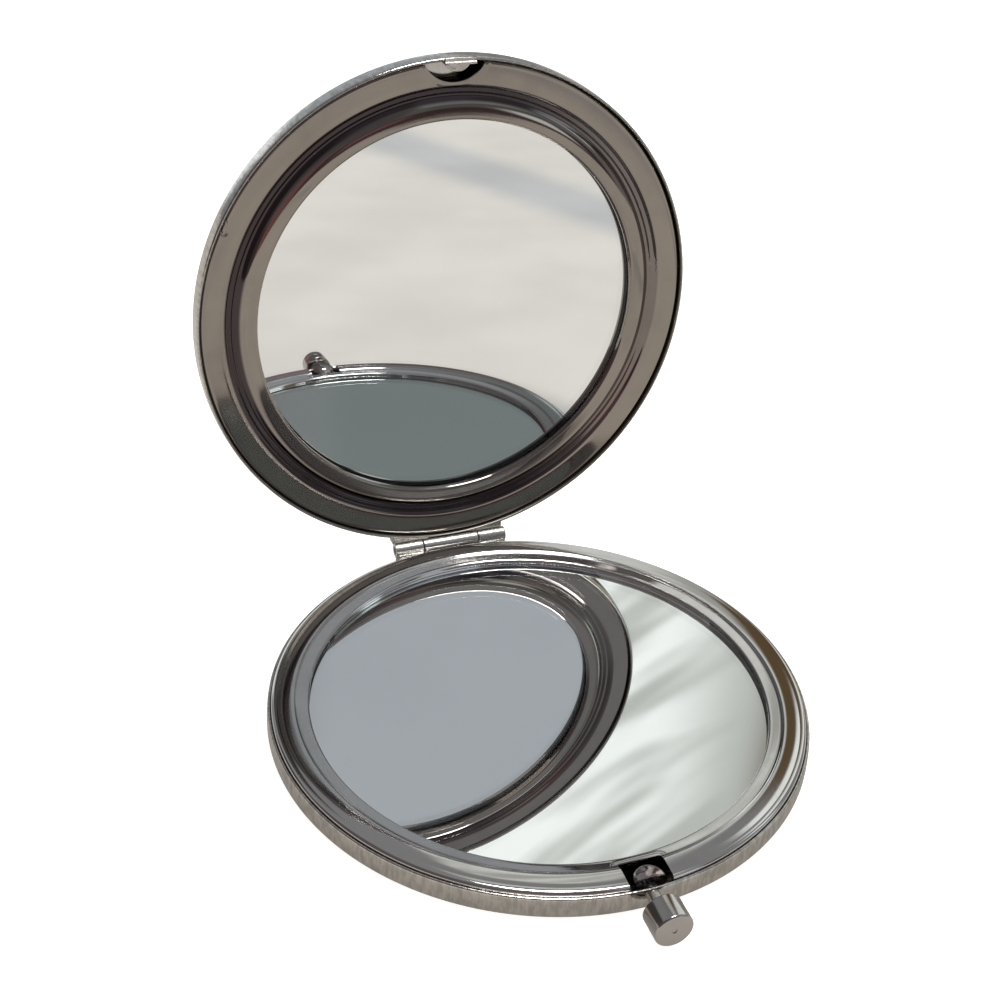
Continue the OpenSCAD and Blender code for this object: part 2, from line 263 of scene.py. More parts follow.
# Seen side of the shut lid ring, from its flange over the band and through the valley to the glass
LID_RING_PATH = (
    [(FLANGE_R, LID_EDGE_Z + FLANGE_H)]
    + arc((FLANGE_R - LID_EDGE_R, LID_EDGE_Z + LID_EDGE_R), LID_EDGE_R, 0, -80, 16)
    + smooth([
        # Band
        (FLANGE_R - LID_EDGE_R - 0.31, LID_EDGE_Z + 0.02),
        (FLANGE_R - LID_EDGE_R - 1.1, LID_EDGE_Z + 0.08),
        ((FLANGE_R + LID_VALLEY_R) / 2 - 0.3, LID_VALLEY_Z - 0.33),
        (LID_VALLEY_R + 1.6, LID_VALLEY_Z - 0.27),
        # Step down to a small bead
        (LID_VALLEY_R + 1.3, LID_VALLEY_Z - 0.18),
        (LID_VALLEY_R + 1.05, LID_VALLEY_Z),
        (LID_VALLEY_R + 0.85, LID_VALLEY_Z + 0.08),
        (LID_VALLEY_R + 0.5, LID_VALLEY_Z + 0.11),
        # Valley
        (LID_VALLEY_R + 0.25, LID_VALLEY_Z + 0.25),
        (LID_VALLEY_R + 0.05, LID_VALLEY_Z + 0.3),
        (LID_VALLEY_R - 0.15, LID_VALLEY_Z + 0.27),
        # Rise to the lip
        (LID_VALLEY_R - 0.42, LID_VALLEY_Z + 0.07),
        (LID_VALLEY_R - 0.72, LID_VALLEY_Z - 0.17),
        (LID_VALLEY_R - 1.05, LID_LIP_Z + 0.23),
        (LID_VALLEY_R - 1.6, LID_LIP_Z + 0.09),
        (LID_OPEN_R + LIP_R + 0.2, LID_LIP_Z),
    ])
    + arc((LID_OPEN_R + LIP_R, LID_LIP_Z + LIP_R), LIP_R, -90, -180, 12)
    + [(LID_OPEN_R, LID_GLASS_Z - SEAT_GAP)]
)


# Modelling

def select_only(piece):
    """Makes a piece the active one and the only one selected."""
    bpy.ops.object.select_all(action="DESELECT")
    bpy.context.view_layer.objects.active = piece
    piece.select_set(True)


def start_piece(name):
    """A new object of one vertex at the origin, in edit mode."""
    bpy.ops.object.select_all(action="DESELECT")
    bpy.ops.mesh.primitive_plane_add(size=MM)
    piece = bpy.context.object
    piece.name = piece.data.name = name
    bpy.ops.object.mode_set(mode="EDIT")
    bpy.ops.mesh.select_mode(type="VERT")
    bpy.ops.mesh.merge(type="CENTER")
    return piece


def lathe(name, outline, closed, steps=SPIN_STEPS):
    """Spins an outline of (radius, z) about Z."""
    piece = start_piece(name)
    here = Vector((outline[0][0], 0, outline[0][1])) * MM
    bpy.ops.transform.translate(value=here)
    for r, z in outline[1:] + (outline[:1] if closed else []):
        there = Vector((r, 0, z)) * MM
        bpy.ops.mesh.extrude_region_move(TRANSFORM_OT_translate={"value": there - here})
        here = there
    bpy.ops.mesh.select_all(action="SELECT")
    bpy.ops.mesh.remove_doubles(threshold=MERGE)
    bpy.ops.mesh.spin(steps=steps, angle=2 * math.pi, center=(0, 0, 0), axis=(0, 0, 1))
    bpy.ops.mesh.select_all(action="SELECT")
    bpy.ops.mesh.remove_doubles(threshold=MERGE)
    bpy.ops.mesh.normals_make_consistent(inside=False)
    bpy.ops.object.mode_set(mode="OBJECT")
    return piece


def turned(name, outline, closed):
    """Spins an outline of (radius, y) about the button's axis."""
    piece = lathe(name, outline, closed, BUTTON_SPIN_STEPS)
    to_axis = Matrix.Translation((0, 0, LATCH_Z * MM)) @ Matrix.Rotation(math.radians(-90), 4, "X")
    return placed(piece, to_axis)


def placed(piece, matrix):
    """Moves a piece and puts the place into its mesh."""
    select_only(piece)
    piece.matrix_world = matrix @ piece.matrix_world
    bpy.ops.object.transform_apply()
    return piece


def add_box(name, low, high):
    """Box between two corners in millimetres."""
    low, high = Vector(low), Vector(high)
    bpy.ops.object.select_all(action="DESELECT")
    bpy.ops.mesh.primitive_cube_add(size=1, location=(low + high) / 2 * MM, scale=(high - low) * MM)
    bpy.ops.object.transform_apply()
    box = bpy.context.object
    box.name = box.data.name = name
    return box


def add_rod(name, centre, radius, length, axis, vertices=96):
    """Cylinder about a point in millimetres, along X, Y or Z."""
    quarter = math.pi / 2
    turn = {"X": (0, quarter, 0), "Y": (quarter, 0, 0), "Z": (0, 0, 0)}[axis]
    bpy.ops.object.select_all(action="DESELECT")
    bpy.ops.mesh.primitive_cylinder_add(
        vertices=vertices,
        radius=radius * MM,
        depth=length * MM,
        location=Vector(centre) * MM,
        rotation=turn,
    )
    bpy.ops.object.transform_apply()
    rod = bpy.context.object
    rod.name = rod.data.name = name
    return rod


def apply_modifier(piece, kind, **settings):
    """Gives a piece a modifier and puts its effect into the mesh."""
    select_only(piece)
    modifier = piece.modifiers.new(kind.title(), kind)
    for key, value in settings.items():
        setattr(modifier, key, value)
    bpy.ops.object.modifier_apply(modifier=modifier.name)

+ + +

In the listing above, please print only the lines from the first one to the line where "piece.select_set(True)" appears, exactly as written, both of those lines included.

● ANSWER TO THE TASK
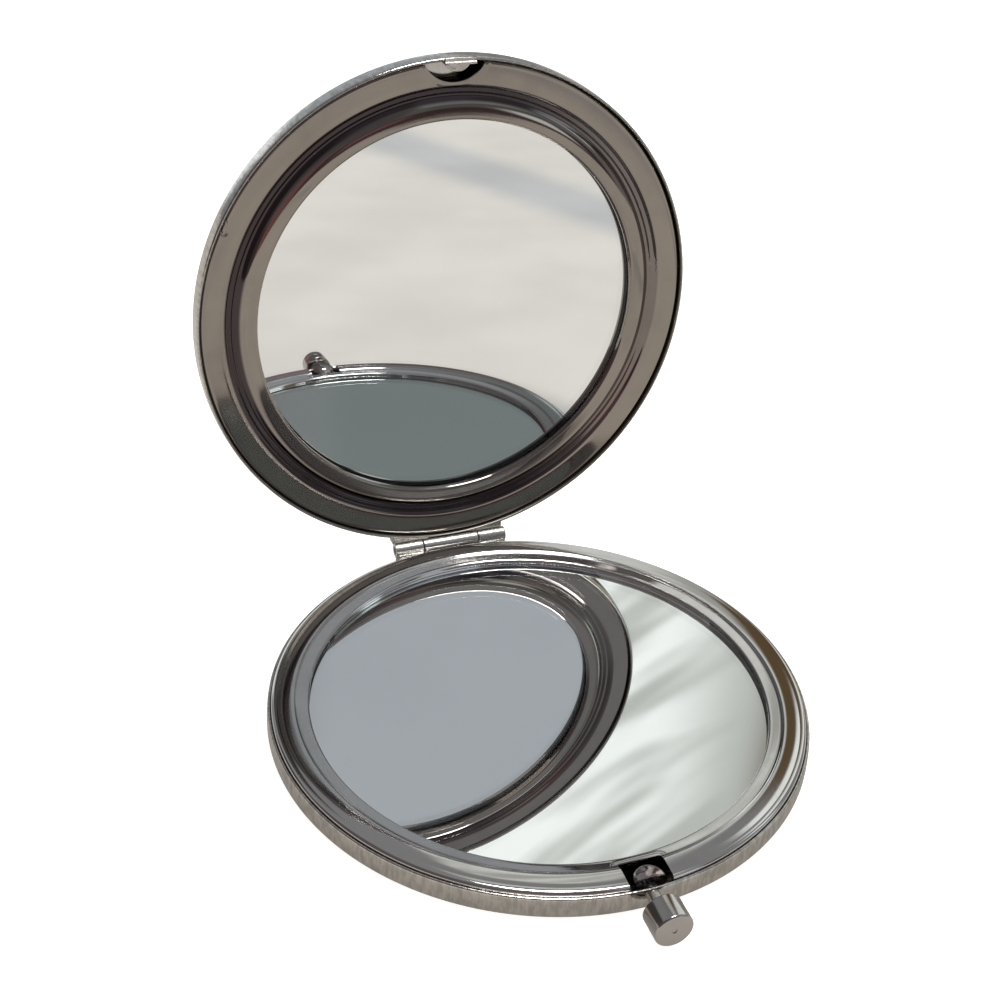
Continue the OpenSCAD and Blender code for this object: part 2, from line 263 of scene.py. More parts follow.
# Seen side of the shut lid ring, from its flange over the band and through the valley to the glass
LID_RING_PATH = (
    [(FLANGE_R, LID_EDGE_Z + FLANGE_H)]
    + arc((FLANGE_R - LID_EDGE_R, LID_EDGE_Z + LID_EDGE_R), LID_EDGE_R, 0, -80, 16)
    + smooth([
        # Band
        (FLANGE_R - LID_EDGE_R - 0.31, LID_EDGE_Z + 0.02),
        (FLANGE_R - LID_EDGE_R - 1.1, LID_EDGE_Z + 0.08),
        ((FLANGE_R + LID_VALLEY_R) / 2 - 0.3, LID_VALLEY_Z - 0.33),
        (LID_VALLEY_R + 1.6, LID_VALLEY_Z - 0.27),
        # Step down to a small bead
        (LID_VALLEY_R + 1.3, LID_VALLEY_Z - 0.18),
        (LID_VALLEY_R + 1.05, LID_VALLEY_Z),
        (LID_VALLEY_R + 0.85, LID_VALLEY_Z + 0.08),
        (LID_VALLEY_R + 0.5, LID_VALLEY_Z + 0.11),
        # Valley
        (LID_VALLEY_R + 0.25, LID_VALLEY_Z + 0.25),
        (LID_VALLEY_R + 0.05, LID_VALLEY_Z + 0.3),
        (LID_VALLEY_R - 0.15, LID_VALLEY_Z + 0.27),
        # Rise to the lip
        (LID_VALLEY_R - 0.42, LID_VALLEY_Z + 0.07),
        (LID_VALLEY_R - 0.72, LID_VALLEY_Z - 0.17),
        (LID_VALLEY_R - 1.05, LID_LIP_Z + 0.23),
        (LID_VALLEY_R - 1.6, LID_LIP_Z + 0.09),
        (LID_OPEN_R + LIP_R + 0.2, LID_LIP_Z),
    ])
    + arc((LID_OPEN_R + LIP_R, LID_LIP_Z + LIP_R), LIP_R, -90, -180, 12)
    + [(LID_OPEN_R, LID_GLASS_Z - SEAT_GAP)]
)


# Modelling

def select_only(piece):
    """Makes a piece the active one and the only one selected."""
    bpy.ops.object.select_all(action="DESELECT")
    bpy.context.view_layer.objects.active = piece
    piece.select_set(True)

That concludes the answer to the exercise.